#### Provided material ####
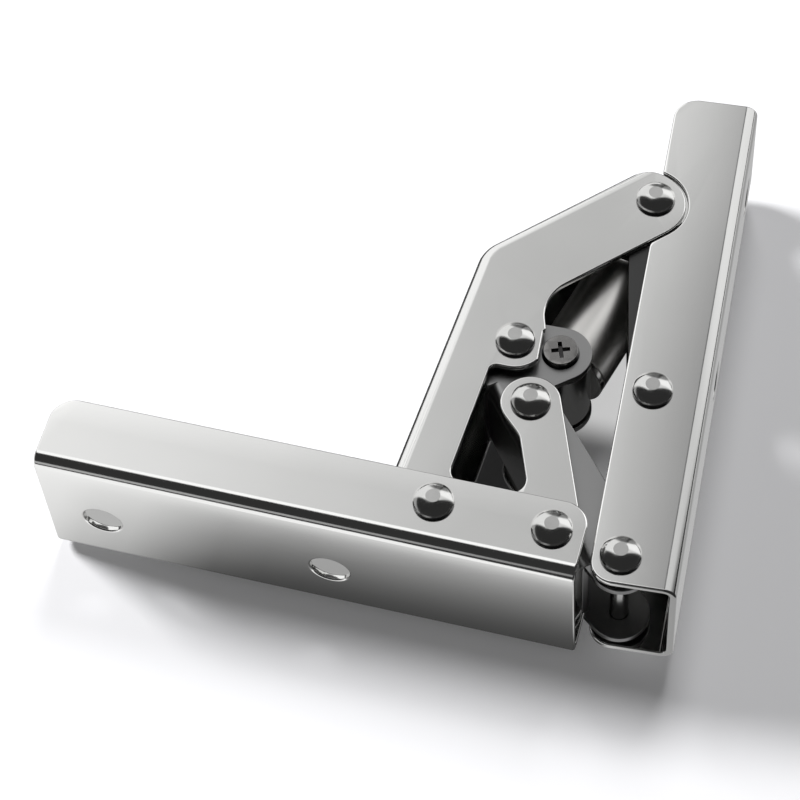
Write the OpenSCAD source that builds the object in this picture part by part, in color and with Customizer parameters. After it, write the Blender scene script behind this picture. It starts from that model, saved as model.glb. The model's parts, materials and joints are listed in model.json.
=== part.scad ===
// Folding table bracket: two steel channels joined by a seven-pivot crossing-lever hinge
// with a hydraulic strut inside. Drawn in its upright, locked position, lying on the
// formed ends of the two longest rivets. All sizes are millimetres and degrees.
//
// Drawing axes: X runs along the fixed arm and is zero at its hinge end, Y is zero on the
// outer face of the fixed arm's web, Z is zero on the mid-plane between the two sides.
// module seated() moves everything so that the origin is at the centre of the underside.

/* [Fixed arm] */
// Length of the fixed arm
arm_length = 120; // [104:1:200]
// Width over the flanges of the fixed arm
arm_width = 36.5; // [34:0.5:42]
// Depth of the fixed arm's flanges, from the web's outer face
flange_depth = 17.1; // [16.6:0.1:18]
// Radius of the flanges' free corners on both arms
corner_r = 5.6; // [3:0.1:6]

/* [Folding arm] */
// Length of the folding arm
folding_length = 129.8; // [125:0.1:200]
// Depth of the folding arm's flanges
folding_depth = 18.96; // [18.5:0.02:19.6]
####
Job - Write out the full listing, keeping every line exactly as it is.

Expected output -
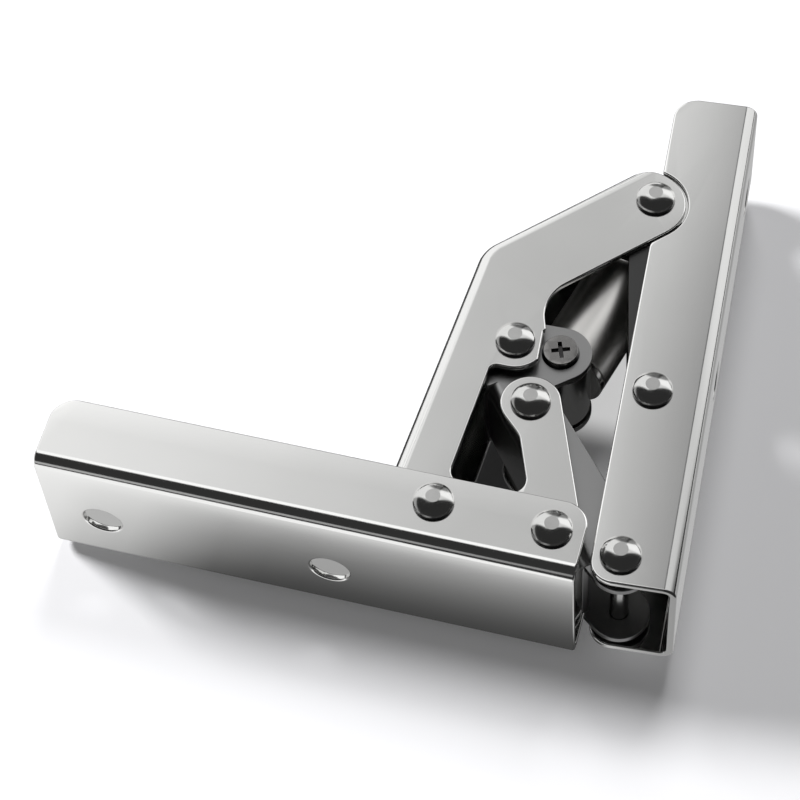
Write the OpenSCAD source that builds the object in this picture part by part, in color and with Customizer parameters. After it, write the Blender scene script behind this picture. It starts from that model, saved as model.glb. The model's parts, materials and joints are listed in model.json.
=== part.scad ===
// Folding table bracket: two steel channels joined by a seven-pivot crossing-lever hinge
// with a hydraulic strut inside. Drawn in its upright, locked position, lying on the
// formed ends of the two longest rivets. All sizes are millimetres and degrees.
//
// Drawing axes: X runs along the fixed arm and is zero at its hinge end, Y is zero on the
// outer face of the fixed arm's web, Z is zero on the mid-plane between the two sides.
// module seated() moves everything so that the origin is at the centre of the underside.

/* [Fixed arm] */
// Length of the fixed arm
arm_length = 120; // [104:1:200]
// Width over the flanges of the fixed arm
arm_width = 36.5; // [34:0.5:42]
// Depth of the fixed arm's flanges, from the web's outer face
flange_depth = 17.1; // [16.6:0.1:18]
// Radius of the flanges' free corners on both arms
corner_r = 5.6; // [3:0.1:6]

/* [Folding arm] */
// Length of the folding arm
folding_length = 129.8; // [125:0.1:200]
// Depth of the folding arm's flanges
folding_depth = 18.96; // [18.5:0.02:19.6]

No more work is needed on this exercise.